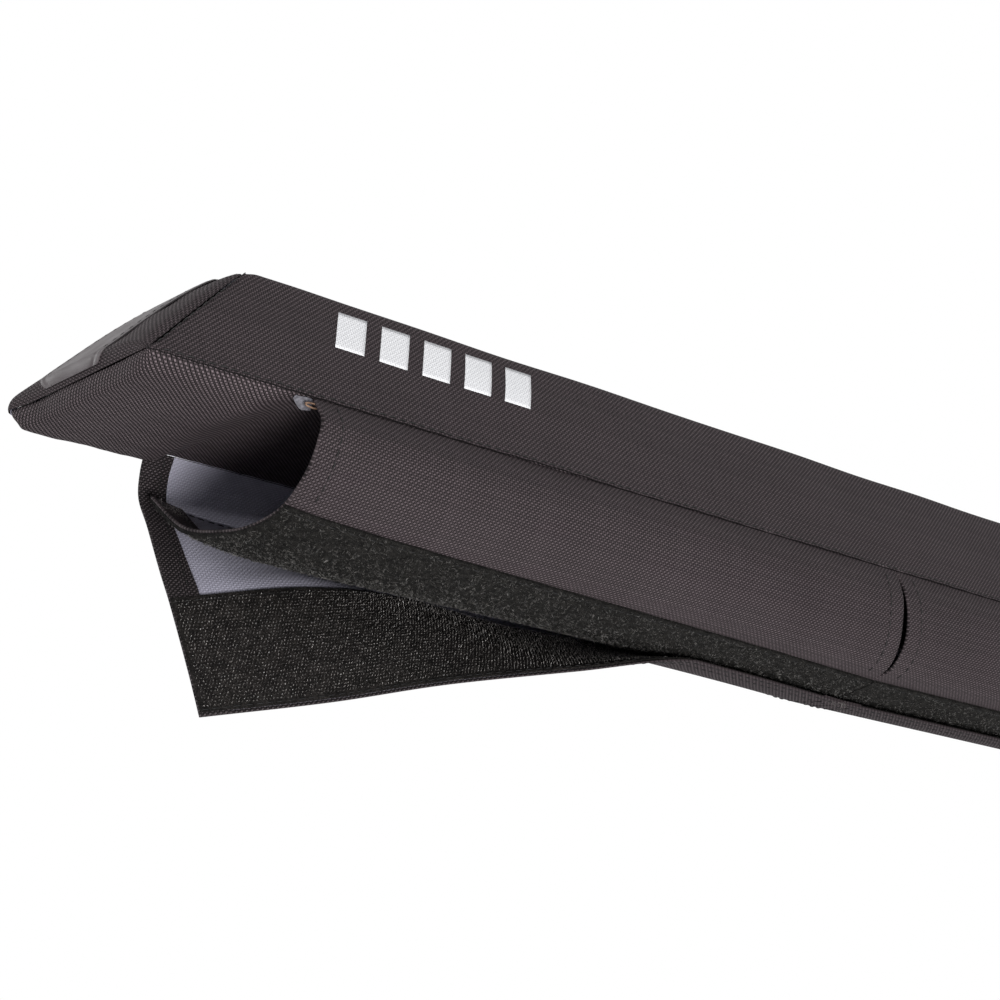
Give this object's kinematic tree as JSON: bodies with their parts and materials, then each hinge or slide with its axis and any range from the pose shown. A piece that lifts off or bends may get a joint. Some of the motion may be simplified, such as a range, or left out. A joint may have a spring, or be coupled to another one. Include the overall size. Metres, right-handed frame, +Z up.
{
  "type": "roof rack pad",
  "caption": "Long fabric-covered foam pad with slanted ends and a sleeve below that wraps a roof crossbar and closes with hook-and-loop tape.",
  "frame": {"origin": "centre of the pad's flat underside, where it sits on the crossbar", "axes": "+X along the crossbar, -Y the front, +Z up"},
  "size_m": [0.767, 0.1226, 0.1544],
  "materials": {
    "foam": "matte",
    "woven_fabric": "matte",
    "coated_patch": "satin",
    "loop_tape": "matte",
    "hook_tape": "matte"
  },
  "bodies": {
    "root": {"foam_core": "foam", "cover_wrap": "woven_fabric", "cover_base": "woven_fabric", "end_cap_left": "woven_fabric", "end_patch_left": "coated_patch", "end_cap_right": "woven_fabric", "end_patch_right": "coated_patch", "sleeve_front_left": "woven_fabric", "loop_tape_left": "loop_tape", "flap_left": "woven_fabric", "hook_tape_left": "hook_tape", "sleeve_front_right": "woven_fabric", "loop_tape_right": "loop_tape", "flap_right": "woven_fabric", "hook_tape_right": "hook_tape"}
  },
  "joints": []
}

+ + +

→ **Work instructions**: Every line of the data above should be copied exactly.

→ **The result**:
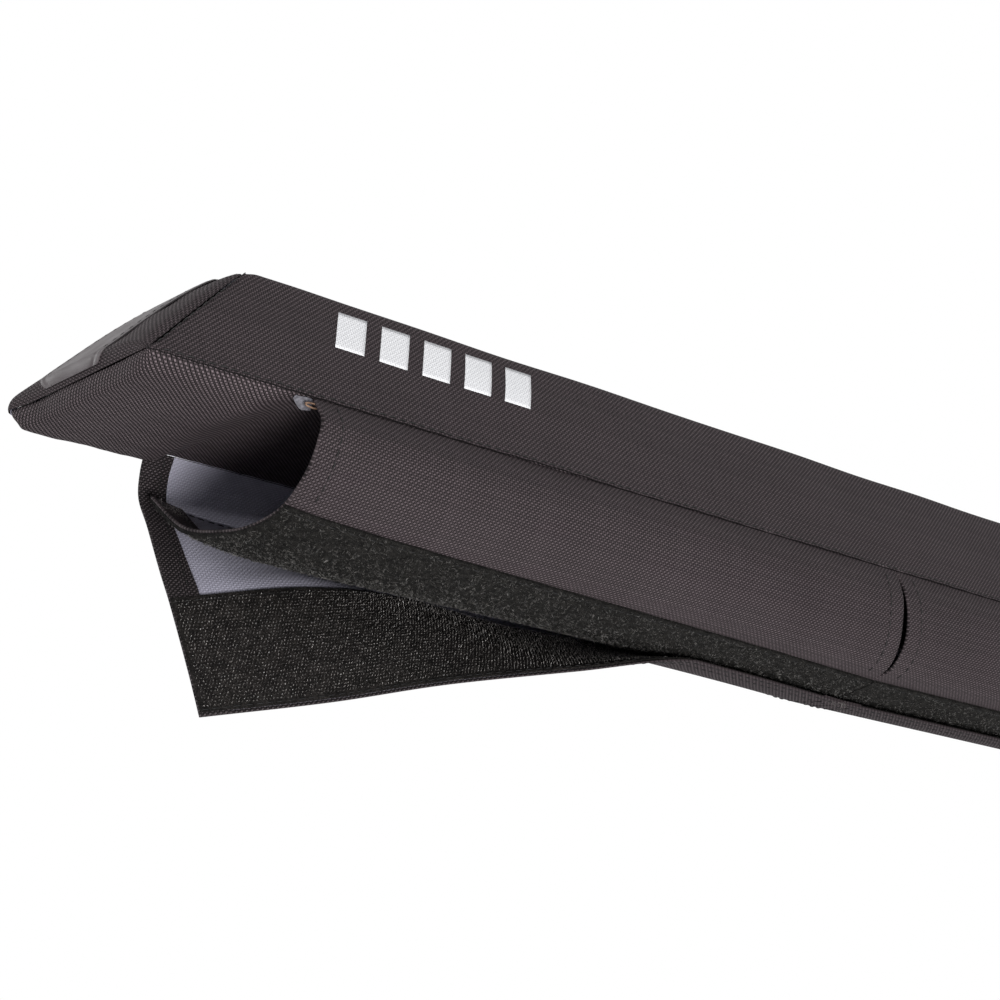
Give this object's kinematic tree as JSON: bodies with their parts and materials, then each hinge or slide with its axis and any range from the pose shown. A piece that lifts off or bends may get a joint. Some of the motion may be simplified, such as a range, or left out. A joint may have a spring, or be coupled to another one. Include the overall size. Metres, right-handed frame, +Z up.
{
  "type": "roof rack pad",
  "caption": "Long fabric-covered foam pad with slanted ends and a sleeve below that wraps a roof crossbar and closes with hook-and-loop tape.",
  "frame": {"origin": "centre of the pad's flat underside, where it sits on the crossbar", "axes": "+X along the crossbar, -Y the front, +Z up"},
  "size_m": [0.767, 0.1226, 0.1544],
  "materials": {
    "foam": "matte",
    "woven_fabric": "matte",
    "coated_patch": "satin",
    "loop_tape": "matte",
    "hook_tape": "matte"
  },
  "bodies": {
    "root": {"foam_core": "foam", "cover_wrap": "woven_fabric", "cover_base": "woven_fabric", "end_cap_left": "woven_fabric", "end_patch_left": "coated_patch", "end_cap_right": "woven_fabric", "end_patch_right": "coated_patch", "sleeve_front_left": "woven_fabric", "loop_tape_left": "loop_tape", "flap_left": "woven_fabric", "hook_tape_left": "hook_tape", "sleeve_front_right": "woven_fabric", "loop_tape_right": "loop_tape", "flap_right": "woven_fabric", "hook_tape_right": "hook_tape"}
  },
  "joints": []
}